- Born: 1847
- Died: 1868 (aged 20–21)

= Clara Blinn =

Clara Blinn (1847–1868) was an American settler who, with her two-year-old son Willie, was captured by Native Americans in October 1868 in Colorado Territory during an attack on the wagon train in which she and her family were traveling. She and her little boy were killed on or about November 27, 1868, during or in the immediate aftermath of the Battle of Washita River, in which the camp of the Cheyenne chief Black Kettle was attacked and destroyed by troops of the Seventh U.S. Cavalry under the command of Lt. Col. George Armstrong Custer. Clara and Willie Blinn's bodies were found some two weeks after the fight in one of several abandoned Indian camps along the Washita River near present-day Cheyenne, Oklahoma.

Clara and Willie Blinn remain at the center of a historical controversy over the exact circumstances of their death, the identity of their captors, and the location of their bodies when they were found. Contemporary sources disagree over whether the Blinns were held captive by Kiowas, Cheyennes, or Arapahos and, if by Cheyennes, whether they were held in Black Kettle's camp or in one of the other Cheyenne villages encamped along the Washita River at the time of the attack. Present-day authorities on the Battle of the Washita continue to reflect differing opinions on these questions.
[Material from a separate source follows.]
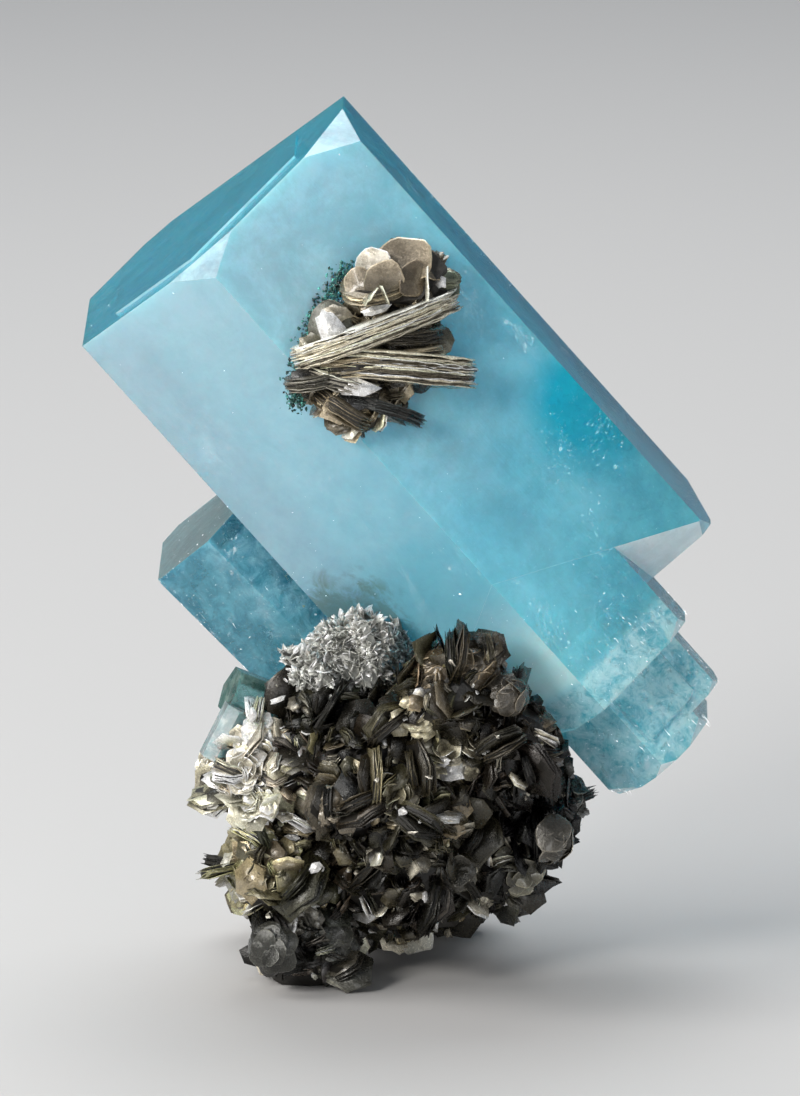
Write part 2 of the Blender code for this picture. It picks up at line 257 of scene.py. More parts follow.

==Early life and marriage==
Clara Isabel Harrington was born in Elmore, Ohio on October 21, 1847. Daughter of William T. and Harriet Bosley Harrington, who later became proprietors of the Baird House Hotel in Perrysburg, Ohio. She was described by her family as a "tiny, beautiful girl with dark hair, freckles sprinkled across her nose, a dimple in her chin, and an inveterate joker who exuded exuberance and a joy for living."

On August 12, 1865 she married Richard Foote Blinn of Perrysburg. Richard had fought in the American Civil War in the 31st Ohio Cavalry, receiving an early discharge after suffering a wound to his arm from which he never fully recovered. Despite the wound, he later enlisted and served in a "hundred days" volunteer unit. The Blinns were members of the Perrysburg Methodist Episcopal Church. Clara gave birth to a son, William, known as "Willie," in 1866.

==Colorado Territory==
In spring of 1868, the Harringtons departed Perrysburg to go west, settling in Ottawa, Franklin County, Kansas. Richard and Clara Blinn, with Willie traveled further west, all the way to Colorado Territory. After a few months in Colorado they wrote to Clara's maternal aunt Myra Mottram of their intent to surprise Clara's parents by relocating to Kansas to be nearer to them. However, Clara's aunt evidently told the Harringtons, who waited, futilely, for the arrival of their daughter and her family.

Richard joined in a partnership with his brother-in-law, John F. Buttles, to deliver supplies to government outposts. The pair organized a wagon train of eight wagons, one hundred cattle, ten men (including Richard), and Clara and Willie, departing Bogg's Ranch in Colorado Territory on October 5 or 6, 1868, bound eastward towards Fort Dodge, Kansas along the Arkansas River on the Santa Fe Trail. They had plans to stop off in Ottawa with the Harringtons. Clara and Willie rode in the supply wagon, with Clara carrying on her person money belonging to John Buttles and her husband's brother Hubble Blinn, including a bag of gold coins and a bundle of nearly $800 in bills.

==Capture==
On October 7, along the Arkansas River about 10 mi east of the mouth of Sand Creek, the wagon train was attacked by a force of about 75 Indians. One man was wounded during the attack, and the Indians succeeded in stampeding the ox teams, acquiring four of the wagons and taking Mrs. Blinn and her child captive. The remaining wagons were set afire with flaming arrows. Throughout the day and into the night the Indians kept up their attack on the remainder of the train, during which time the Indian party increased to about 200 warriors. On the following day, October 8, most of the Indians withdrew across the Arkansas to camp on its south bank, but returned that night to renew the attack. They attacked again on October 9, besieging the men for four more days before withdrawing again across the Arkansas River to ride off to the southeast.

On October 12, one of the men got away and went to Fort Lyon to seek help. Captain William Penrose sent out ten men under Lt. Henry H. Abell to relieve the men still with the wagon train and to search for Mrs. Blinn and her son. About 4 mi from where the wagon train had been held under attack, the soldiers found a note Clara had written on a card and laid on a bush along the trail. The note read, "Dear Dick, Willie and I are prisoners. They are going to keep us. If you live, save us if you can. We are with them. [signed] Clara Blinn."

Mr. Owen, the leader of the train, identified Satanta, a prominent Kiowa warrior, as having been among the raiders. According to other sources, the Indians were believed to be mostly Cheyenne or Arapaho.